There were no incidents of sniper fire this time as was experienced in 1968. Although no one was killed or injured by the sniper fire, firefighters had to seek shelter and discontinue operations until they were assured of their safety. As a result, many buildings continued to burn unchecked.
The Alcohol, Tobacco and Firearms (ATF) federal agency today has a remarkable record in identifying the causes of fires, finding arsonists and prosecuting them. This valuable resource was not available in 1968. Presently, the agency is conducting numerous fire investigations on Baltimore's recent fires.
Our future is predictable. Based on news talk shows, editorials and many opinions throughout law enforcement commentators, the six police officers charged in the death of Freddie Gray are not going to be convicted. We need to remember the lessons of the Rodney King riots that occurred in Los Angeles in 1992 when the announcement of the acquittal of the convicted police officers was released.
The announcement resulted in the worst five days of rioting to ever occur in an American city in the 20th century. Fifty-three were killed, 2,000 injured and a billion dollars in property damage was sustained. Los Angeles was not prepared.
Baltimore has over 35,000 vacant dwellings. If arsonists, supported by a combination of low humidity and a 20-mile-per-hour wind, ignite just 10 percent of these structures, the city will be ripe for a conflagration. Add the vacant dwelling fires with fires set to the typical businesses in the riot-prone hot spots of the city and we could easily find ourselves in the same deadly situation as Los Angeles did in 1992, if not worse.

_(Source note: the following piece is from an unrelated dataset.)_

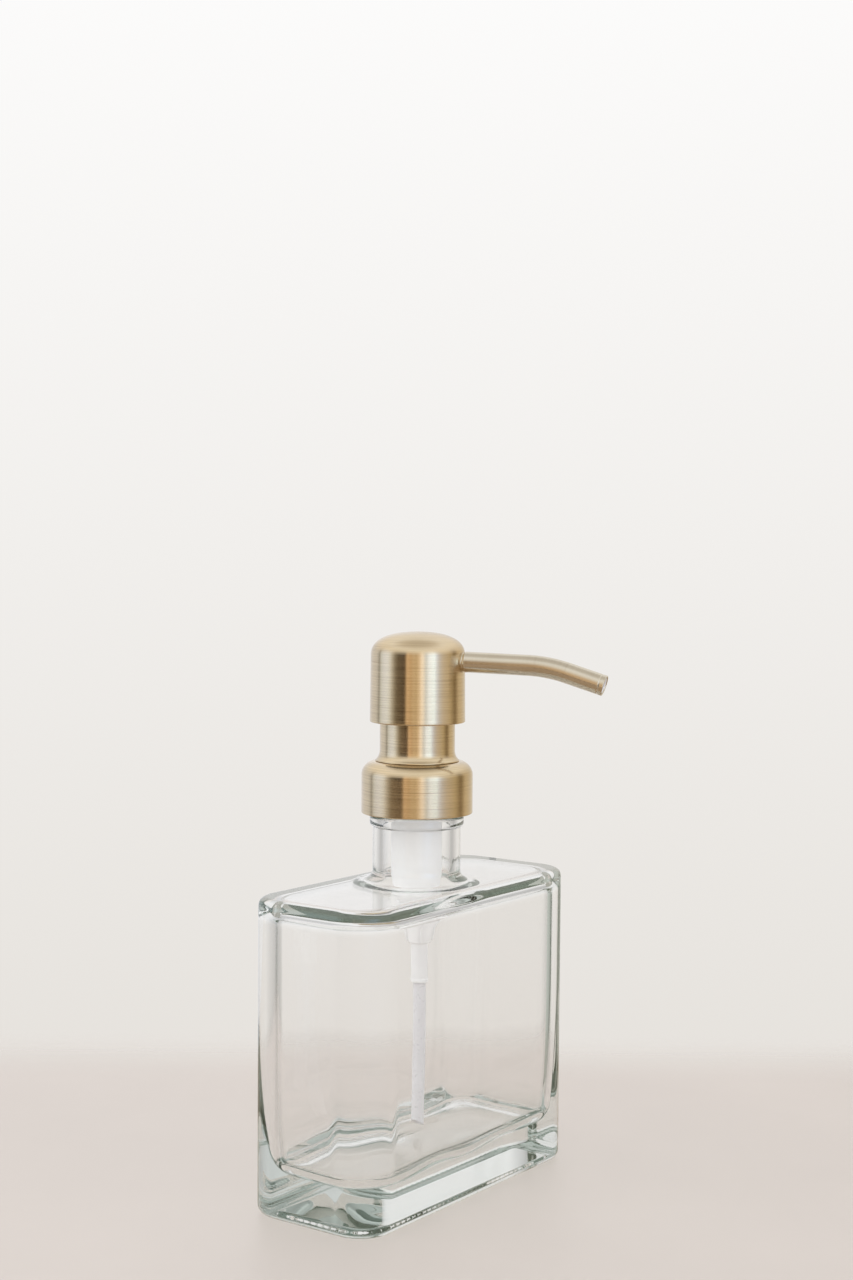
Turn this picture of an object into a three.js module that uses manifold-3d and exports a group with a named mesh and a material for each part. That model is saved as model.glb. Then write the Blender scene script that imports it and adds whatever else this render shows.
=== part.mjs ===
// A soap pump dispenser: a heavy rectangular glass bottle, a screw-on lotion pump, and a brass head with a spout.
// Millimetres, +Z up. The origin is the centre of the bottle's underside. X runs along the bottle's wide face.
import * as THREE from "three";
import { mergeVertices } from "three/addons/utils/BufferGeometryUtils.js";
import Module from "manifold-3d";

const wasm = await Module();
wasm.setup();

// ---- Driving dimensions ----
const gap = 0.2; // between neighbours that touch in use
const runningGap = 0.3; // between pieces that slide or turn on each other

const bottleWidth = 100.6;
const bottleDepth = 44;
const bottleCornerRadius = 10.5;
const bottleEdgeRadius = 2.5; // at the heel and at the shoulder
const bottleBodyTop = 88;
const glassWall = 3.6;
const glassFloor = 11.6;
const glassCeiling = 4; // glass above the liquid, at the shoulder
const cavityCornerRadius = 7;
const cavityEdgeRadius = 5;

const threadPitch = 4.2333; // six turns to the inch, on a 28 mm neck
const threadTurns = 1.5;
const neckRadius = 12.6;
const threadRadius = 13.7;
const neckBore = 9.7;
const neckTop = 117.8;
const neckFilletRadius = 3;
const beadRadius = 13.5;
const beadBottom = 104.2;
const beadTop = 107.2;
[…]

I urge our elected leaders, the state's National Guard, police and fire agencies to plan like never before to be fully prepared when the announcement of the fate of the six officer's charged in the Freddie Gray case is released. May we learn from the lessons of our tumultuous past and not repeat history's mistakes.
Joseph B. Ross Jr., Linthicum
The writer is a retired division chief of the Anne Arundel County Fire Department and author of "In The Shadows of The Flames — Baltimore's 1968 Riots."